TASK:
Give back the lines exactly, from the first one to the line with "parts.outputs[c], 1 /", both ends included.

SUPPLIED DATA:
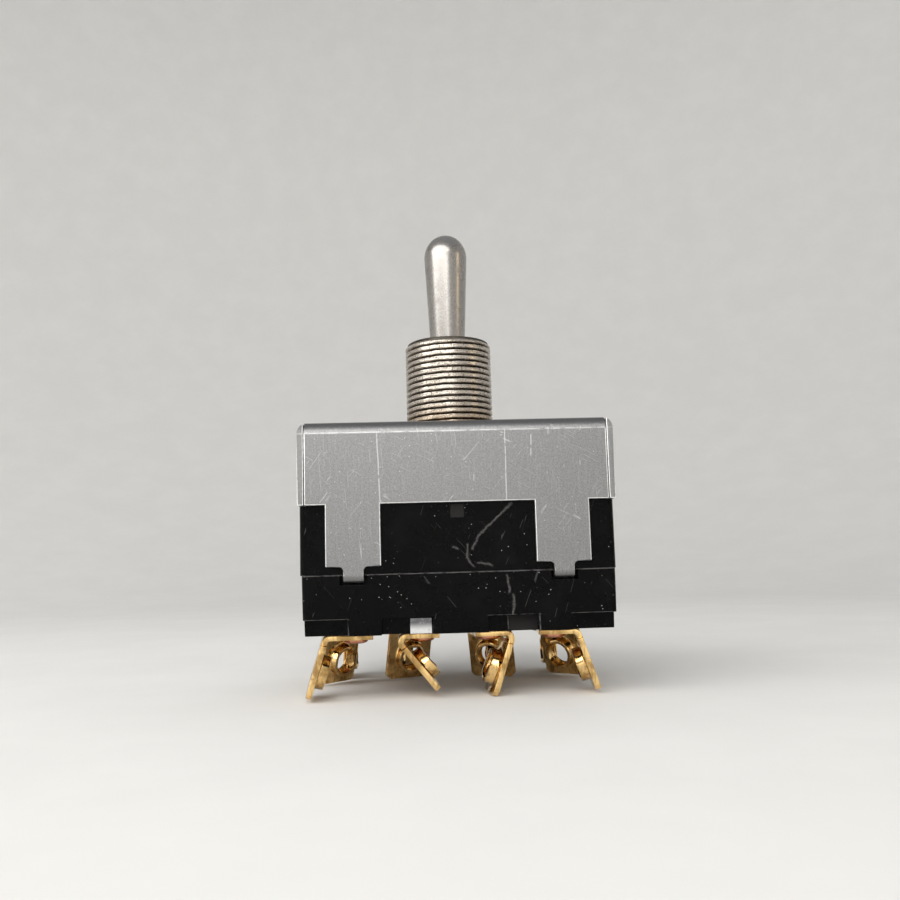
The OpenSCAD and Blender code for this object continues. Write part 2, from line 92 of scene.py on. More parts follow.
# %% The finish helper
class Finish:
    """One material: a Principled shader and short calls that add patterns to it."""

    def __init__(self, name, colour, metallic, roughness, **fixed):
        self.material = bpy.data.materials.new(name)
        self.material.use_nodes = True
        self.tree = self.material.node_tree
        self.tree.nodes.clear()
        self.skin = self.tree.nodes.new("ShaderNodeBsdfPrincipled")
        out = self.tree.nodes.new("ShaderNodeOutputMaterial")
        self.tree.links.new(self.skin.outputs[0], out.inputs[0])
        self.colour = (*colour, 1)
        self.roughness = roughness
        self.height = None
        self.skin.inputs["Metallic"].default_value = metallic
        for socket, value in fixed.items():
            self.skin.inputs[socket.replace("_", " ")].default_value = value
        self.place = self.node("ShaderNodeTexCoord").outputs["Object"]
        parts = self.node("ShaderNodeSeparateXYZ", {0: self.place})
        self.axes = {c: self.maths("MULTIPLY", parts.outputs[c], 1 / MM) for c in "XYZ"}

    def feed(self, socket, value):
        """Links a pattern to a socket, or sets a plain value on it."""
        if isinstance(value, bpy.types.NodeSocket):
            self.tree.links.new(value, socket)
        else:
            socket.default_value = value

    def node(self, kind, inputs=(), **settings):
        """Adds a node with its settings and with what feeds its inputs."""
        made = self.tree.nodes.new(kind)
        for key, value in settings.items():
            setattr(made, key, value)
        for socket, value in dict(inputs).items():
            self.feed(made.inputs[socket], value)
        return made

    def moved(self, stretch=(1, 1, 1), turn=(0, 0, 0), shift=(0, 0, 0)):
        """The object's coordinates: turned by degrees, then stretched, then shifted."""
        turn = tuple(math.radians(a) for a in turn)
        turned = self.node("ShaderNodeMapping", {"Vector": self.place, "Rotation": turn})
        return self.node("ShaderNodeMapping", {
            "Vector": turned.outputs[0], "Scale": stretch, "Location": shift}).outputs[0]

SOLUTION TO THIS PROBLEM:
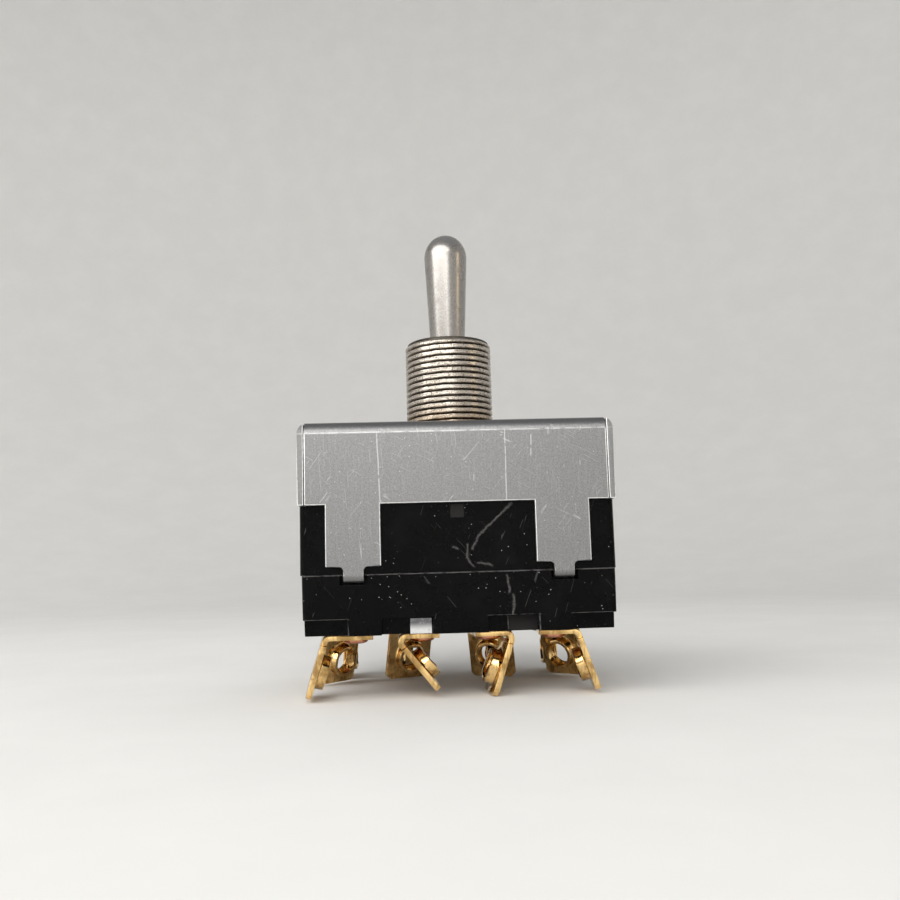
The OpenSCAD and Blender code for this object continues. Write part 2, from line 92 of scene.py on. More parts follow.
# %% The finish helper
class Finish:
    """One material: a Principled shader and short calls that add patterns to it."""

    def __init__(self, name, colour, metallic, roughness, **fixed):
        self.material = bpy.data.materials.new(name)
        self.material.use_nodes = True
        self.tree = self.material.node_tree
        self.tree.nodes.clear()
        self.skin = self.tree.nodes.new("ShaderNodeBsdfPrincipled")
        out = self.tree.nodes.new("ShaderNodeOutputMaterial")
        self.tree.links.new(self.skin.outputs[0], out.inputs[0])
        self.colour = (*colour, 1)
        self.roughness = roughness
        self.height = None
        self.skin.inputs["Metallic"].default_value = metallic
        for socket, value in fixed.items():
            self.skin.inputs[socket.replace("_", " ")].default_value = value
        self.place = self.node("ShaderNodeTexCoord").outputs["Object"]
        parts = self.node("ShaderNodeSeparateXYZ", {0: self.place})
        self.axes = {c: self.maths("MULTIPLY", parts.outputs[c], 1 / MM) for c in "XYZ"}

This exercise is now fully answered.